組み立て、解体が比較的簡単にできる「太陽光発電エコクレーン」の試作機=津久見市のヤクテツ
太陽光で動くエコクレーン、排せつ物を短時間で消化するバイオトイレ…。長引く景気の低迷、デフレ経済の中、大分県内の地場中小企業は、時代に対応した新規需要を掘り起こそうと奮闘している。生まれたての、きらりと光る製品・技術の一端をのぞいてみた。
数時間で組み立て
「地球に優しく、電源を確保しにくい山間部でも使える」。ヤクテツ(津久見市、大野好一社長)は、太陽電池パネル搭載の太陽光発電エコクレーンを開発した。当面は高さ6メートル前後の製品(つり上げ重量3トン未満)を実用化する予定で、小型デモ機を試作した。
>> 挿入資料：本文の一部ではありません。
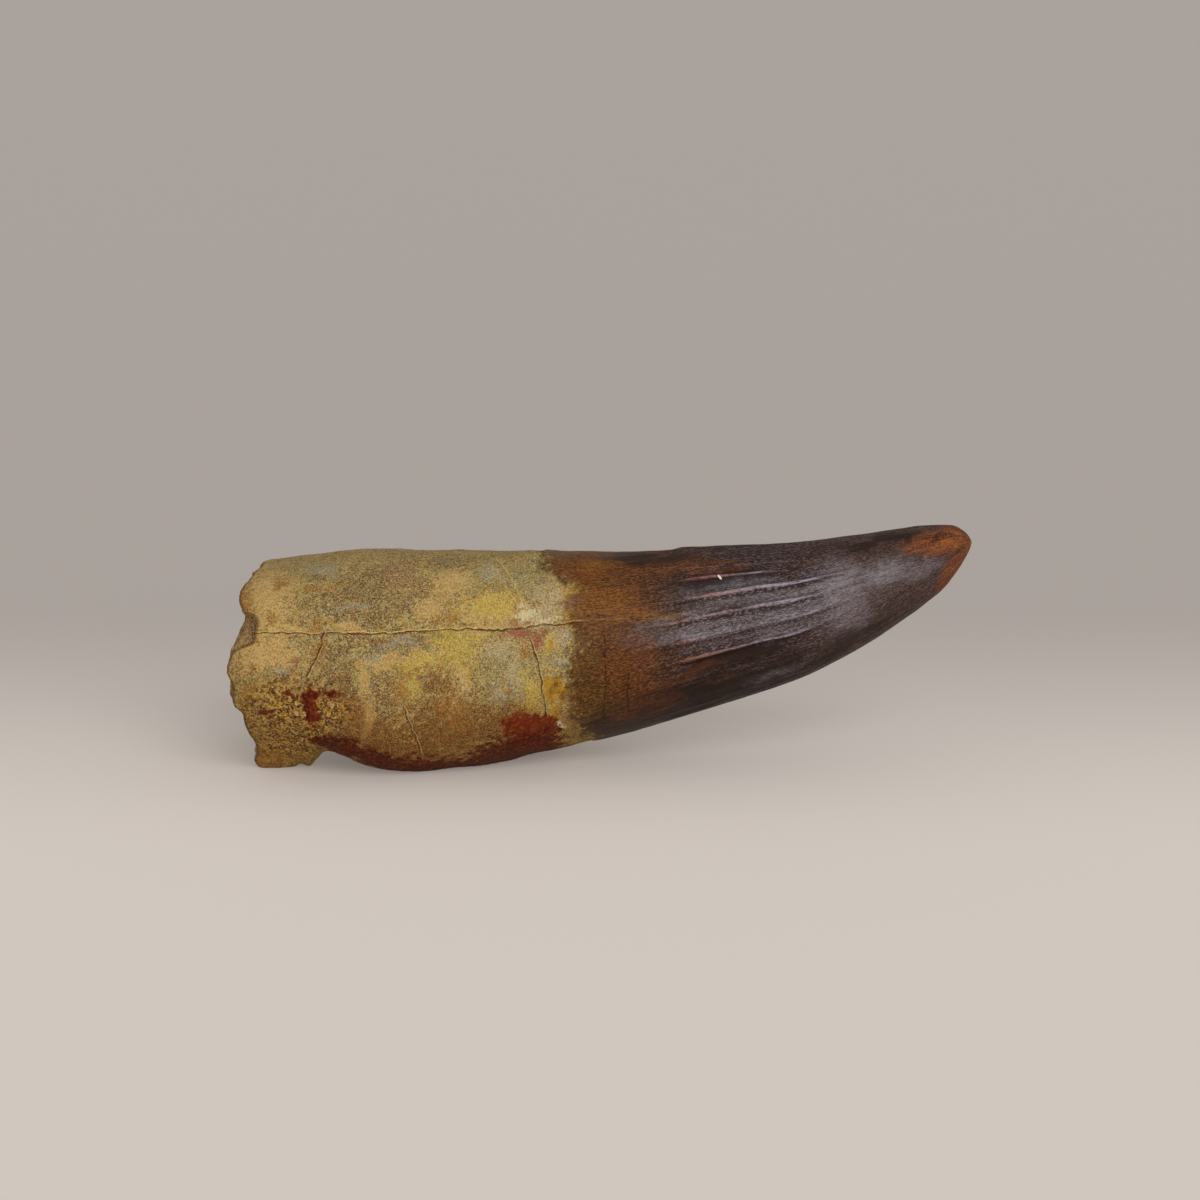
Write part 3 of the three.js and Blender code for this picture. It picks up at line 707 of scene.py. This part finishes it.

数時間で組み立てや分解ができるように、部材の接続は大きなピンを穴に差し込む方式にした。価格は従来品より3割ほど高くなるが、「取引先の造船所などでも二酸化炭素(CO2)削減策に手を焼いていて、今回の提案は歓迎された」と“ヒット”に期待する。
消臭効果に優れる
20分程度で一回分の排せつ物を消化する―。東和安全産業(大分市、小野彰久社長)の分解消滅型介護用トイレは、給水タンク付きでウオシュレット機能もある。尿は別途処理する仕組みだ。自宅の居間でしばらく試したという小野社長は「消臭効果に優れ、『においをいやがっていた孫が部屋に遊びに来るようになった』と喜ぶお年寄りの声もある」と胸を張る。
独自技術で粉末状にした落ち葉などに、関連会社が培養したバクテリアを着床させたバイオ基材が製品の核。2年間、補充なしで使い続けている利用者もいるという。価格は25万円。
「リスクを減らす」
若者の新規就農促進で耕作放棄地解消を目指すのは、県から創業支援を受けているベンチャーのcodigoro lab(西日本次世代農業研究所・大分市、後藤慎太郎社長)。監視カメラや日照・温度センサー、パソコンなどを駆使し、農作物の生育状況を常時、監視・記録できるシステムを開発した。
同社は「インターネットの無料オープンソースなどを利用してシステム価格を8万円にできたが、さらに安くする」と意気込む。「生きもの相手で天候に左右される農業はリスクが大きい。ベテランの経験値をICT(情報通信技術)で可視化させ、経営安定を実現したい」
こうした製品や技術は、約150の企業や団体が出展した「おおいたものづくり王国総合展」(2月、別府ビーコンプラザ)で紹介された。主催した県産業創造機構と県によると、2日間で約9千人が訪れた。
出展者の何人かは「総合展がきっかけで、新たな事業展開につながりそうだ」と言葉を弾ませた。業種を超えた情報交換の中に、新たなビジネスの種が潜んでいるといえそうだ。